Abstract

It has recently been shown that peripheral blood NK-cells and a fraction of T-cells which co-express CD16 and either CD56 or CD57 express the platelet type thrombin receptor. Large granular lymphocytes exhibit a T- or NK-cell phenotype, and therefore these results raise the possibility that thrombin and its receptor may be involved in the biology of large granular lymphocytes in health and disease. It is difficult, however, to perform functional studies using normal blood as a source of large granular lymphocytes, because the small fraction of large granular lymphocytes cannot be separated from other lymphocytes in numbers sufficient for most in vitro experiments.

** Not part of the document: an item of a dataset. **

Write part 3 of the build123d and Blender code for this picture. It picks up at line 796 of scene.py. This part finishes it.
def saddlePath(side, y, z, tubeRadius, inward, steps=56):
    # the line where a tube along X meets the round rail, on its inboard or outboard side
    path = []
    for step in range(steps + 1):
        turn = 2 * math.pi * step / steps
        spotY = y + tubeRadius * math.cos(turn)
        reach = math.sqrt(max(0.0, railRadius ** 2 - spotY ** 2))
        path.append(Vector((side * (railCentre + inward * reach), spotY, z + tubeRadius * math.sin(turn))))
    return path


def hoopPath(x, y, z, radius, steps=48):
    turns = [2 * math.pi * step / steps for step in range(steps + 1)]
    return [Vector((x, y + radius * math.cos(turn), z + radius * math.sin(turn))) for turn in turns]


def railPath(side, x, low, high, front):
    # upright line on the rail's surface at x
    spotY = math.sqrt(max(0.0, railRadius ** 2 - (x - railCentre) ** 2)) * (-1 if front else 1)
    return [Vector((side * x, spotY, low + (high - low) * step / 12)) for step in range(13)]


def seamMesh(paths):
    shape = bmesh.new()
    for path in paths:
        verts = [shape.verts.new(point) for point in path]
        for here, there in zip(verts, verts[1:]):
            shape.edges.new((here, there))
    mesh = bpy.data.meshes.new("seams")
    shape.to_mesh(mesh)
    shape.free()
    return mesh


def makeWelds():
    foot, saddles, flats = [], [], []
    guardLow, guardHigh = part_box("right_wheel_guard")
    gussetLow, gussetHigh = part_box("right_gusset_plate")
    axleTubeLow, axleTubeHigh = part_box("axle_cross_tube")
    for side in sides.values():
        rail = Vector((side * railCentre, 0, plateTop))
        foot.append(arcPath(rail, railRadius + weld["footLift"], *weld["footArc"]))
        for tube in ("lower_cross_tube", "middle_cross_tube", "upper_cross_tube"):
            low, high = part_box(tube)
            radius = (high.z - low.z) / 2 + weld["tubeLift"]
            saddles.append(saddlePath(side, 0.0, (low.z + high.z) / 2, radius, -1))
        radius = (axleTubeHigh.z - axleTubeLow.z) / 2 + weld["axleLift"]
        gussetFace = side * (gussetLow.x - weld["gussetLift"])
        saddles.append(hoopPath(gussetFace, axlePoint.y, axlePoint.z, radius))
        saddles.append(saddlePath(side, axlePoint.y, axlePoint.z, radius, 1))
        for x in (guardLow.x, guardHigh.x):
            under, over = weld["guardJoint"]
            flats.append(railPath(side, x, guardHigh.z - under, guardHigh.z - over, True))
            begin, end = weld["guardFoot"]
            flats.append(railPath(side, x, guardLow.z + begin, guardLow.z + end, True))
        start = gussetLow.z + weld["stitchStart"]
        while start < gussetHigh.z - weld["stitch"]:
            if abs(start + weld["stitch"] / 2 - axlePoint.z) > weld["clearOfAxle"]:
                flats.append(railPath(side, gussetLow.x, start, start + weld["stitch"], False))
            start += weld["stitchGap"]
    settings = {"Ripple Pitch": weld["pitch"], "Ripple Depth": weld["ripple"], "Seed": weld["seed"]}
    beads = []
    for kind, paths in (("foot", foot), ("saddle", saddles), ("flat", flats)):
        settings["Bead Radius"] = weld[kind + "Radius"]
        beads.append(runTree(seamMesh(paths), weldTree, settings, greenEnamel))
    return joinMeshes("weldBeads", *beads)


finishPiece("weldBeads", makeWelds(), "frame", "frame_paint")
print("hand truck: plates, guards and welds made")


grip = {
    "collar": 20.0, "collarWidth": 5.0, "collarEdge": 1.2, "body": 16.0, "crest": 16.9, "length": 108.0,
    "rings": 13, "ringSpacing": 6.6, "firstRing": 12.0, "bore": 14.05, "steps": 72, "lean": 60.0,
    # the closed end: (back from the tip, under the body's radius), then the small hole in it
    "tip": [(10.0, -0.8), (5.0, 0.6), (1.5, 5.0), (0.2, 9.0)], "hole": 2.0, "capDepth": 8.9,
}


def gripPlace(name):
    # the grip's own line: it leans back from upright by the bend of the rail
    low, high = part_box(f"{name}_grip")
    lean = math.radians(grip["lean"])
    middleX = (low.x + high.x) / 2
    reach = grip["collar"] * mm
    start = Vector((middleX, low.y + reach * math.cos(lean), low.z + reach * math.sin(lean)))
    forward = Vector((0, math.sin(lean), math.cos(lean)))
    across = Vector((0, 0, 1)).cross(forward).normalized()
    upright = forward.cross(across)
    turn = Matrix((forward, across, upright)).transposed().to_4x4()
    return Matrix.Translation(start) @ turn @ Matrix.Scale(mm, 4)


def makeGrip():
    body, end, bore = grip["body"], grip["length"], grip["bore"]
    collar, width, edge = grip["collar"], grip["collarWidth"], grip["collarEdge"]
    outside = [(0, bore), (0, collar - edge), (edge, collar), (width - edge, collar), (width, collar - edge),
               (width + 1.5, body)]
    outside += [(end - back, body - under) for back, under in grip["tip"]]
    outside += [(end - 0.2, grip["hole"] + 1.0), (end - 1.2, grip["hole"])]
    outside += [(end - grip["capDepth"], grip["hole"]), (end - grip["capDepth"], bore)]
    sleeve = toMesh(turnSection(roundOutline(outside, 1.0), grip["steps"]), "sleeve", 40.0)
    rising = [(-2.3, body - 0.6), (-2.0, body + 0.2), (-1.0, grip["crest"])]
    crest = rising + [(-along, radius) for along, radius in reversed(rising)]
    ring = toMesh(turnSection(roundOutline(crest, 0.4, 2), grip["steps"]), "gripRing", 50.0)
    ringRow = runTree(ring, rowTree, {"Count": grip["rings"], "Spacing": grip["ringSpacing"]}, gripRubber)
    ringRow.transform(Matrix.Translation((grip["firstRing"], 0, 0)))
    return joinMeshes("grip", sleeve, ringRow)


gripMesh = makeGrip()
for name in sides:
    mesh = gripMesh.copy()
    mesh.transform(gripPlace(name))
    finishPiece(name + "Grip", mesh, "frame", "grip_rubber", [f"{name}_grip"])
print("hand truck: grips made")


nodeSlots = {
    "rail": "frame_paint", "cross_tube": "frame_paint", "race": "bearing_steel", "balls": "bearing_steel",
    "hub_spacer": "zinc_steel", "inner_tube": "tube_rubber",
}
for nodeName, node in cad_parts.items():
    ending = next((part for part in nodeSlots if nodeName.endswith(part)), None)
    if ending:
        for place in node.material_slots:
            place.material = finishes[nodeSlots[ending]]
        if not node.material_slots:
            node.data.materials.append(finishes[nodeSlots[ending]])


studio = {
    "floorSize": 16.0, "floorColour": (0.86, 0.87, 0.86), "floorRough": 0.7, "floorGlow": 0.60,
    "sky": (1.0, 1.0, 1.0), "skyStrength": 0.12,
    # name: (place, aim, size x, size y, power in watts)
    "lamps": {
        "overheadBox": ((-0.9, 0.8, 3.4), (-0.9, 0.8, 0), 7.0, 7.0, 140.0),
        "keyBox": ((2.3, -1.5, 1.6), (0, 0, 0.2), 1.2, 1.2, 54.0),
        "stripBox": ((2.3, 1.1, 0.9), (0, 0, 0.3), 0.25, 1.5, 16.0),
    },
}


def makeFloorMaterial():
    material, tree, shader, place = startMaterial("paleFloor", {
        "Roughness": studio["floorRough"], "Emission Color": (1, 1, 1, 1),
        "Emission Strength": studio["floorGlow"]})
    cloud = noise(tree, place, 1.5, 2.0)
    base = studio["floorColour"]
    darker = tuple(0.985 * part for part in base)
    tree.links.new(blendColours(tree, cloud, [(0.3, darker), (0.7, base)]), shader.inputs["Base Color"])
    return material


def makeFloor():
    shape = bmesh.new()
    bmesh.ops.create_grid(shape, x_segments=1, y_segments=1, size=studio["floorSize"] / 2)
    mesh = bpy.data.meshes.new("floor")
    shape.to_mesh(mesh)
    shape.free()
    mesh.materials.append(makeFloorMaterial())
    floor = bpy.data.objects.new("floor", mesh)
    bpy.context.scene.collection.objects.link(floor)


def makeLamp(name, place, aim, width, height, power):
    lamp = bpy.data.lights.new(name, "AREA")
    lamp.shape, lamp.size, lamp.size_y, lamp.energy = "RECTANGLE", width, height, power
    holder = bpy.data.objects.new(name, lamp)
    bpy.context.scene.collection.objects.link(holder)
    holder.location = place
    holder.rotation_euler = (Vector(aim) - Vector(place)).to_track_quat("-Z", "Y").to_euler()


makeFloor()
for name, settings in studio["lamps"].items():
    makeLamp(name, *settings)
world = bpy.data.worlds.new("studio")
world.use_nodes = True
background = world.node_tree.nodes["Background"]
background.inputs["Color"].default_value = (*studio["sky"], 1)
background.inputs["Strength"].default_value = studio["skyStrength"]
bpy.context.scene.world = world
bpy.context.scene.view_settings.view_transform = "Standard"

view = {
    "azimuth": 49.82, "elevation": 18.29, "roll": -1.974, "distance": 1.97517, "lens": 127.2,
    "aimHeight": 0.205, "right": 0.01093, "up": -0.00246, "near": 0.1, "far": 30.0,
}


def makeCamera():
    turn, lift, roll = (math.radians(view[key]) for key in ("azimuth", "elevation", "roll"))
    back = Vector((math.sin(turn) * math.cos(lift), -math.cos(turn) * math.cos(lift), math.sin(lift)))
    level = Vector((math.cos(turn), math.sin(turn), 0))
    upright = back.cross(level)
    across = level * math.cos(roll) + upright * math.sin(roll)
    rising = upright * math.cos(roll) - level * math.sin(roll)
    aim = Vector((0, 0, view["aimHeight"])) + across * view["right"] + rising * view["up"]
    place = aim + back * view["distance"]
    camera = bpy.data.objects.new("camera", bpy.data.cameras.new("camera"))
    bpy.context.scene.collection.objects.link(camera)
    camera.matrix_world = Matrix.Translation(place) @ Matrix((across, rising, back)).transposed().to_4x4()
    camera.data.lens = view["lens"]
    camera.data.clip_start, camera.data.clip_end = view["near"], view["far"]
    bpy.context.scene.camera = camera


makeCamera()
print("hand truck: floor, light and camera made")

Therefore patients with large granular lymphocyte proliferative disorders have been screened in order to identify a population of cells enriched in large granular lymphocytes that express the thrombin receptor. Expression of the receptor was analysed in polyclonal and clonal large granular lymphocyte proliferative disorders. Using flow cytometry, it was found that the proportion of thrombin receptor positive large granular lymphocytes varied from 3% to 86%. Northern analysis indicated a high level of expression of mRNA in a clonal expansion of large granular lymphocytes that stained positively for the receptor by flow cytometry. Thrombin was found to act as a chemotactic stimulus for large granular lymphocytes from a polyclonal expansion with high numbers of thrombin receptor positive cells. At an optimal concentration of 10(-9) M the chemotactic response to thrombin was roughly equivalent to that obtained with the potent chemoattractant 1-oleoyl 2-acetyl glycerol. These findings suggest that thrombin may play a role in the recruitment of large granular lymphocytes in sites of inflammation.